We will pause for the briefest of moments, before we enter into the season of shopping and gift-giving and candy canes and midnight masses and festivals of lights.
We will pause to be grateful.
Yet gratitude is an elusive creature, isn’t it?
If we can capture it and enter into its fullness, we will find ourselves in the midst of peace and joy and meaning. But it is not so easily caught. Why is it so elusive?
Maybe we are tracking the wrong scent without even knowing it…
WHAT THANKSGIVING IS NOT
Gratitude is not just a feeling of thanksgiving. It’s not the warm-fuzzy that wells up when our bellies are full and the kids are behaving and the bank account has some padding. Because when the warm-fuzzy subsides, gratitude remains.

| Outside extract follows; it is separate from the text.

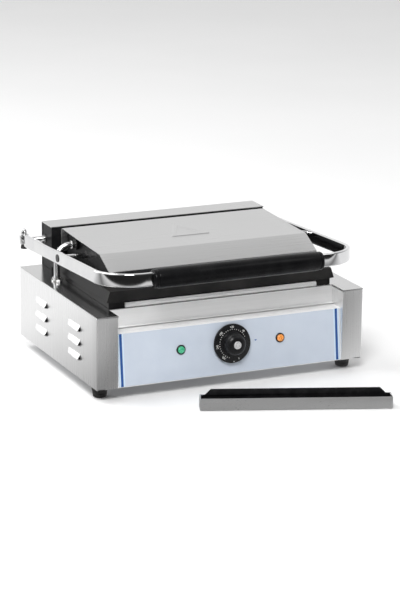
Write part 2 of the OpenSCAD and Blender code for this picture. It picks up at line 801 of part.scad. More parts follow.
module knob() {
    top = knob_h;
    color("#181818") out_of_panel(0, control_up) difference() {
        rotate_extrude() polygon([
            [0, knob_lift], [knob_r, knob_lift], [knob_r, knob_lift + 3], [knob_r - 0.9, knob_lift + 3.9],
            [18.5, knob_lift + 5], [17.4, knob_lift + 8],
            for (a = [0 : 10 : 60]) [7 + 9.8 * cos(a), top - 7.5 + 7.5 * sin(a) / sin(60)],
            [6, top], [6, top - 0.6], [0, top - 0.6]
        ]);
        translate([0, 0, -1]) cylinder(h = 15, r = spindle_r);
        translate([0, 0, knob_lift - 1]) difference() {
            cylinder(h = 3, r = knob_r - 2);
            translate([0, 0, -1]) cylinder(h = 6, r = 8);
        }
    }
}

module knob_cap() {
    color("silver") out_of_panel(0, control_up) translate([0, 0, knob_h - 0.6]) {
        cylinder(h = 1, r = 5.6);
    }
}

module knob_spindle() {
    color("gray") out_of_panel(0, control_up) translate([0, 0, -14]) cylinder(h = 28, r = spindle_r);
}

// ---- drip tray ----

module drip_tray() {
    rise = tray_h + tray_back_rise;
    color("silver") translate([tray_x, tray_y, 0]) rotate([0, 0, tray_turn]) {
        difference() {
            cube([tray_l, tray_d, tray_h]);
            translate([tray_wall, tray_wall, tray_wall])
                cube([tray_l - 2 * tray_wall, tray_d - 2 * tray_wall, tray_h]);
        }
        translate([0, tray_d, 0]) rotate([90, 0, 0]) linear_extrude(tray_wall)
            polygon([[0, 0], [tray_l, 0], [tray_l, tray_h], [tray_l - 8, tray_h], [tray_l - 16, rise],
                     [16, rise], [8, tray_h], [0, tray_h]]);
    }
}

placed() left_side_panel();
placed() right_side_panel();
placed() top_deck();
placed() front_band();
placed() control_panel();
placed() panel_overlay();
placed() back_panel();
placed() bottom_cover();
placed() rubber_feet();
placed() foot_screws();
placed() case_screws();
placed() cable_gland();
placed() terminal_block();
placed() thermostat();
placed() power_lamp();
placed() heat_lamp();
placed() lamp_bodies();
placed() lower_plate();
placed() lower_front_lip();
placed() lower_heater();
placed() lower_heat_shield();
placed() rear_housing();
placed() rear_cover();
placed() hinge_bushes();
placed() spring_anchor();
placed() counter_springs();
placed() conduit_flange();
placed() conduit_screws();
placed() conduit_hose();
placed() handle_bar();
placed() handle_grip();
placed() hinge_shaft();
placed() spring_collars();
placed() pivot_rods();
placed() pivot_caps();
placed() stop_bolts();
placed() stop_nuts();
placed() stop_bumpers();
placed() upper_plate();
placed() upper_heater();
placed() upper_heat_shield();
placed() lid_housing();
placed() lid_cover();
placed() lid_bushes();
placed() lid_grommet();
placed() knob();
placed() knob_cap();
placed() knob_spindle();
placed() drip_tray();
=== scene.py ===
import json
import math

import bmesh
import bpy
from mathutils import Matrix, Vector


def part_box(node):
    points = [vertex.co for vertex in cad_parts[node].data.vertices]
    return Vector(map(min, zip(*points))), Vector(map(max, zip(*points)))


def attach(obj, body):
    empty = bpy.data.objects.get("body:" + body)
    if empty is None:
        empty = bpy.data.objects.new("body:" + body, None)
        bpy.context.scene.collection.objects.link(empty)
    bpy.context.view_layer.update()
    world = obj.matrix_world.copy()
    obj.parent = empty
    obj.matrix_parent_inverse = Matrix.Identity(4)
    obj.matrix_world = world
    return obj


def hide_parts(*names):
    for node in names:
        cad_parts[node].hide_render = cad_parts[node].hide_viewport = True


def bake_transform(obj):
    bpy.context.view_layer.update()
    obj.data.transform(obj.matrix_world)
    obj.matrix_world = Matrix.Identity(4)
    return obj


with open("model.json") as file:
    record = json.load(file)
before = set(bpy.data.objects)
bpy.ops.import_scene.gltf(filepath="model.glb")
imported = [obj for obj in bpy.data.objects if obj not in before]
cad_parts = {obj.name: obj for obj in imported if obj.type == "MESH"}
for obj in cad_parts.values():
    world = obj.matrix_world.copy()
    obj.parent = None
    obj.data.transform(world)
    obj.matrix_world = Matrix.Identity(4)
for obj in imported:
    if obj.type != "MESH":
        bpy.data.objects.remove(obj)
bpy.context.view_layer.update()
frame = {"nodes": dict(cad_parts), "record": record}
record = frame["record"]
nodes = frame["nodes"]
joints = {j["name"]: j for j in record["behaviour"]["joints"]}
mm = 0.001

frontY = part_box("left_side_panel")[0][1]     # front of the base
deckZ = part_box("top_deck")[1][2]
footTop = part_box("rubber_feet")[1][2]
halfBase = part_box("top_deck")[1][0]
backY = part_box("top_deck")[1][1]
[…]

And gratitude is not a platitude. It is not, “Oh, well, I could have it worse, so I really should be grateful.” It’s not even, “Holy cow, look how good I’ve got it, I sure am thankful for my good fortune.” These platitudes are comparisons in disguise, and comparisons are fatal to gratitude. Because sooner or later, life will put us on the wrong side of that comparison, and what we thought was gratitude will be a vapor.
But most importantly, gratitude is not an experience of victory. It is not the place we arrive when we work and earn and achieve and have finally been properly recognized or given what we deserve. In fact, this subtle sense of entitlement to the good things in life is actually the antithesis of gratitude.

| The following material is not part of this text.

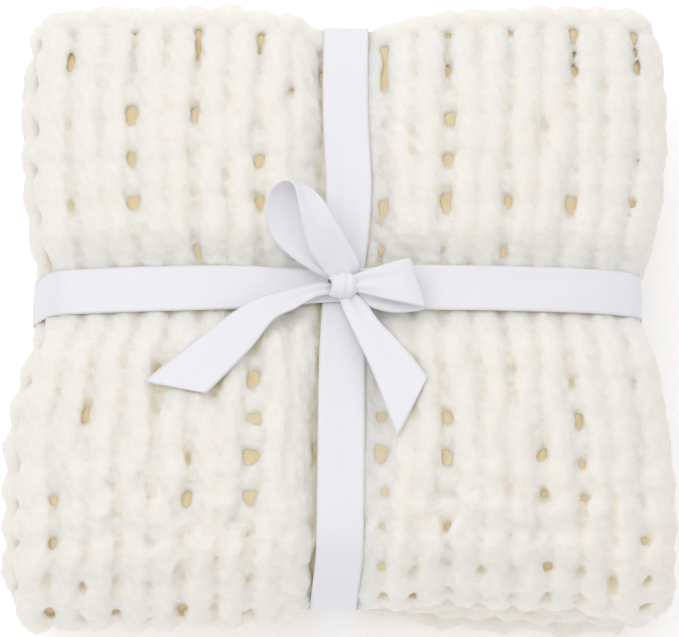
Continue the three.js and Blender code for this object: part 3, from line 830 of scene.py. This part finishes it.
def endEdges(table):
    plan = curveThrough([[left, right] for left, right in table], bow["rowStep"])
    start = np.array(table[0]).mean(axis=0)
    gone = np.linalg.norm(plan.mean(axis=1) - start, axis=1)
    landed = smooth(gone / bow["landing"])[:, None]
    top = stackHeight + bundle["ribHeight"] * bow["onRibs"]
    ground = tied(plan[..., 0], plan[..., 1], np.full(plan.shape[:2], top), 0.0)[..., 2] + bow["endClearance"]
    leaves = ribbon["knotMiddle"][2] - 1
    height = leaves + (ground - leaves) * landed
    return np.concatenate([plan, height[..., None]], axis=-1)


backRun, rightRun = loopEdges(bow["backLoop"]), loopEdges(bow["rightLoop"])
leftEndRun, rightEndRun = endEdges(bow["leftEnd"]), endEdges(bow["rightEnd"])
backLoop = bowStrip("bowBackLoop", backRun, bow["loopPleats"], 7, 0.4)
rightLoop = bowStrip("bowRightLoop", rightRun, bow["loopPleats"], 6, 1.1)
leftEnd = bowStrip("bowLeftEnd", leftEndRun, bow["endPleats"], 6, 0.2)
rightEnd = bowStrip("bowRightEnd", rightEndRun, bow["endPleats"], 6, 0.9)

knotShape = {
    "radii": (7.4, 6.9, 6.0),
    "wide": 25,             # points across the bow
    "turns": 40,            # and round it
    "drawnIn": 0.42,        # at both ends
    "pleatDepth": 0.085,
    "pleatsAcross": 9.5,
    "slant": 1.2,
    "widerAt": 0.06,        # above and below
}


def knotTurn():
    # the last turn over the middle: a short barrel across the bow with its pleats running over it
    x = np.linspace(-1, 1, knotShape["wide"])
    angle = np.arange(knotShape["turns"]) * 2 * math.pi / knotShape["turns"]
    radiusX, radiusY, radiusZ = knotShape["radii"]
    swell = (1 - knotShape["drawnIn"] * np.abs(x) ** 3)[:, None]
    overTop = (0.6 + 0.4 * np.sin(angle + 0.6))[None, :]
    pleat = 1 + knotShape["pleatDepth"] * np.cos(x * knotShape["pleatsAcross"] + 0.8)[:, None] * overTop
    slant = knotShape["slant"] * np.sin(angle)[None, :]
    points = np.stack([
        x[:, None] * radiusX * (1 + knotShape["widerAt"] * np.cos(2 * angle))[None, :] + slant,
        np.cos(angle)[None, :] * radiusY * swell * pleat,
        np.sin(angle)[None, :] * radiusZ * swell * pleat,
    ], axis=-1) + np.array(ribbon["knotMiddle"])
    return stripMesh("bowKnot", points.transpose(1, 0, 2), True)


knot = knotTurn()
print("bow made")


def newMaterial(name, settings):
    material = bpy.data.materials.new(name)
    material.use_nodes = True
    nodes, links = material.node_tree.nodes, material.node_tree.links
    shader = next(n for n in nodes if n.type == "BSDF_PRINCIPLED")
    for socket, value in settings.items():
        shader.inputs[socket].default_value = value
    return material, nodes, links, shader


def addNode(nodes, kind, settings):
    node = nodes.new("ShaderNode" + kind)
    for socket, value in settings.items():
        node.inputs[socket].default_value = value
    return node


chenilleLook = {
    "light": (0.90, 0.868, 0.825, 1),
    "warm": (0.88, 0.83, 0.765, 1),
    "paintedCreaseShade": (0.80, 0.70, 0.50, 1),   # painted shade: a tan mixed in by ambient occlusion in the creases between the stitches and close to the ribbons and the floor
    "creaseShadeReach": 0.011,
    "creaseShadeFrom": 0.25,
    "creaseShadeTo": 0.80,
    "patchSize": 42,
    "pileSize": 520,
    "tuftSize": 150,
    "pileDepth": 0.0008,
    "tuftDepth": 0.0012,
    "cloth": {
        "Roughness": 0.95,
        "Specular IOR Level": 0.1,
        "Sheen Weight": 0.35,
        "Sheen Roughness": 0.45,
        "Subsurface Weight": 0.6,
        "Subsurface Radius": (0.014, 0.011, 0.008),
        "Subsurface Scale": 1.0,
    },
}


def chenilleMaterial():
    look = chenilleLook
    material, nodes, links, shader = newMaterial("creamChenille", look["cloth"])
    place = nodes.new("ShaderNodeTexCoord")
    patch = addNode(nodes, "TexNoise", {"Scale": look["patchSize"], "Detail": 3})
    tone = addNode(nodes, "MixRGB", {"Color1": look["light"], "Color2": look["warm"]})
    pileNoise = addNode(nodes, "TexNoise", {"Scale": look["pileSize"], "Detail": 4})
    tuft = addNode(nodes, "TexNoise", {"Scale": look["tuftSize"], "Detail": 3})
    tuftBump = addNode(nodes, "Bump", {"Distance": look["tuftDepth"], "Strength": 0.7})
    pileBump = addNode(nodes, "Bump", {"Distance": look["pileDepth"], "Strength": 0.6})
    # painted shade: ambient occlusion darkens the cream towards tan in creases, beside the ribbons and near
    # the floor
    paintedCreaseShade = addNode(nodes, "AmbientOcclusion", {"Distance": look["creaseShadeReach"]})
    paintedCreaseShade.samples = 8
    openness = addNode(nodes, "MapRange", {"From Min": look["creaseShadeFrom"], "From Max": look["creaseShadeTo"]})
    shaded = addNode(nodes, "MixRGB", {"Color1": look["paintedCreaseShade"]})
    for noise in (patch, pileNoise, tuft):
        links.new(place.outputs["Object"], noise.inputs["Vector"])
    links.new(patch.outputs["Fac"], tone.inputs["Fac"])
    links.new(paintedCreaseShade.outputs["AO"], openness.inputs["Value"])
    links.new(openness.outputs["Result"], shaded.inputs["Fac"])
    links.new(tone.outputs["Color"], shaded.inputs["Color2"])
    links.new(shaded.outputs["Color"], shader.inputs["Base Color"])
    links.new(tuft.outputs["Fac"], tuftBump.inputs["Height"])
    links.new(pileNoise.outputs["Fac"], pileBump.inputs["Height"])
    links.new(tuftBump.outputs["Normal"], pileBump.inputs["Normal"])
    links.new(pileBump.outputs["Normal"], shader.inputs["Normal"])
    return material


# painted shade: these tan tones stand for the shade inside the cloth, not its own colour
shadowedLook = {
    "deep": (0.66, 0.54, 0.33, 1),
    "light": (0.80, 0.70, 0.50, 1),
    "patchSize": 130,
    "bumpDepth": 0.001,
    "cloth": {"Roughness": 1.0, "Specular IOR Level": 0.05},
}


def shadowedChenilleMaterial():
    # the same cloth where little light reaches it
    look = shadowedLook
    material, nodes, links, shader = newMaterial("shadowedChenille", look["cloth"])
    place = nodes.new("ShaderNodeTexCoord")
    patch = addNode(nodes, "TexNoise", {"Scale": look["patchSize"]})
    tone = addNode(nodes, "MixRGB", {"Color1": look["deep"], "Color2": look["light"]})
    bump = addNode(nodes, "Bump", {"Distance": look["bumpDepth"]})
    links.new(place.outputs["Object"], patch.inputs["Vector"])
    links.new(patch.outputs["Fac"], tone.inputs["Fac"])
    links.new(tone.outputs["Color"], shader.inputs["Base Color"])
    links.new(patch.outputs["Fac"], bump.inputs["Height"])
    links.new(bump.outputs["Normal"], shader.inputs["Normal"])
    return material


satinLook = {
    "shade": (0.80, 0.80, 0.845, 1),
    "light": (0.84, 0.84, 0.875, 1),
    "threads": (150, 260, 1),        # across and along
    "threadDepth": 0.00012,
    "cloth": {"Roughness": 0.36, "Specular IOR Level": 0.45, "Sheen Weight": 0.15},
}


def satinMaterial():
    look = satinLook
    material, nodes, links, shader = newMaterial("whiteSatin", look["cloth"])
    place = nodes.new("ShaderNodeUVMap")
    place.uv_map = "ribbonMap"
    threads = addNode(nodes, "Mapping", {"Scale": look["threads"]})
    weave = addNode(nodes, "TexNoise", {"Scale": 1, "Detail": 2})
    bump = addNode(nodes, "Bump", {"Distance": look["threadDepth"], "Strength": 0.5})
    tone = addNode(nodes, "MixRGB", {"Color1": look["shade"], "Color2": look["light"]})
    links.new(place.outputs["UV"], threads.inputs["Vector"])
    links.new(threads.outputs["Vector"], weave.inputs["Vector"])
    links.new(weave.outputs["Fac"], bump.inputs["Height"])
    links.new(weave.outputs["Fac"], tone.inputs["Fac"])
    links.new(tone.outputs["Color"], shader.inputs["Base Color"])
    links.new(bump.outputs["Normal"], shader.inputs["Normal"])
    return material


creamChenille, shadowedChenille, whiteSatin = chenilleMaterial(), shadowedChenilleMaterial(), satinMaterial()
ribbonPieces = [ribbonLengthwise, ribbonCrosswise, backLoop, rightLoop, leftEnd, rightEnd, knot]
for piece in knitPieces:
    piece.data.materials.append(creamChenille)
clothInside.data.materials.append(shadowedChenille)
for piece in ribbonPieces:
    piece.data.materials.append(whiteSatin)
print("materials made")


# What each piece stands for.
for piece in knitPieces + [clothInside]:
    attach(piece, "root")
    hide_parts("blanket")
for piece in ribbonPieces:
    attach(piece, "root")
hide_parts("ribbon_lengthwise")
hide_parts("ribbon_crosswise")
for piece in (backLoop, rightLoop, leftEnd, rightEnd, knot):
    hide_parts("ribbon_bow")


# Floor, light and camera.
studio = {
    "floorHalf": 3000,
    "floorUnder": 0.4,        # below the bundle's lowest point
    "floorLook": {
        "Base Color": (0.93, 0.93, 0.93, 1),
        "Emission Color": (1, 1, 1, 1),
        "Emission Strength": 0.18,
        "Roughness": 0.9,
        "Specular IOR Level": 0.0,
    },
    "elevation": 75,
    "distance": 1.5,
    "target": (0.00125, 0.0005, 0.065),
    "lens": 140.5,
    "worldStrength": 0.68,
    # name, place, aim, size and power
    "lights": [
        ("overhead", (-0.5, 0.3, 1.9), (0, 0, 0), 1.6, 11),
        ("fromBehind", (0.3, 1.6, 1.1), (0, 0, 0.05), 1.2, 5),
        ("fromFront", (-0.2, -1.5, 0.9), (0, 0, 0.05), 1.2, 2),
    ],
}
far, low = studio["floorHalf"], -studio["floorUnder"]
corners = [(-far, -far, low), (far, -far, low), (far, far, low), (-far, far, low)]
floor = meshObject("floor", corners, [[0, 1, 2, 3]])
floor.data.materials.append(newMaterial("paleFloor", studio["floorLook"])[0])

world = bpy.data.worlds.new("softRoom")
bpy.context.scene.world = world
world.use_nodes = True
world.node_tree.nodes["Background"].inputs["Color"].default_value = (1, 1, 1, 1)
world.node_tree.nodes["Background"].inputs["Strength"].default_value = studio["worldStrength"]


def softLight(name, place, target, size, power):
    lamp = bpy.data.lights.new(name, "AREA")
    lamp.size = size
    lamp.energy = power
    light = bpy.data.objects.new(name, lamp)
    light.location = place
    light.rotation_euler = (Vector(target) - Vector(place)).to_track_quat("-Z", "Y").to_euler()
    bpy.context.collection.objects.link(light)


for settings in studio["lights"]:
    softLight(*settings)

angle = math.radians(studio["elevation"])
eye = Vector(studio["target"]) + studio["distance"] * Vector((0, -math.cos(angle), math.sin(angle)))
cameraData = bpy.data.cameras.new("camera")
cameraData.sensor_width = 36
cameraData.lens = studio["lens"]
camera = bpy.data.objects.new("camera", cameraData)
camera.location = eye
camera.rotation_euler = (Vector(studio["target"]) - eye).to_track_quat("-Z", "Y").to_euler()
bpy.context.collection.objects.link(camera)
bpy.context.scene.camera = camera
bpy.context.scene.view_settings.view_transform = "Standard"
print("studio ready")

The truth is, gratitude can only arise within us when we feel undeserving.
BOB DYLAN AND THANKSGIVING
Last month, my wife and I celebrated our 11th anniversary with dinner and an exchange of cards. When I opened my card, my jaw dropped.
Two tickets to see Bob Dylan at the United Center with one of my best friends and fellow Dylan fanatic.
My wife can’t stand Bob Dylan. She hates it when I go to concerts without her. And because of a work event the night of the concert, she had to juggle a million logistics to make it possible. And yet she sat there with a big-beaming smile on her face as I tried to retrieve my jaw from the floor.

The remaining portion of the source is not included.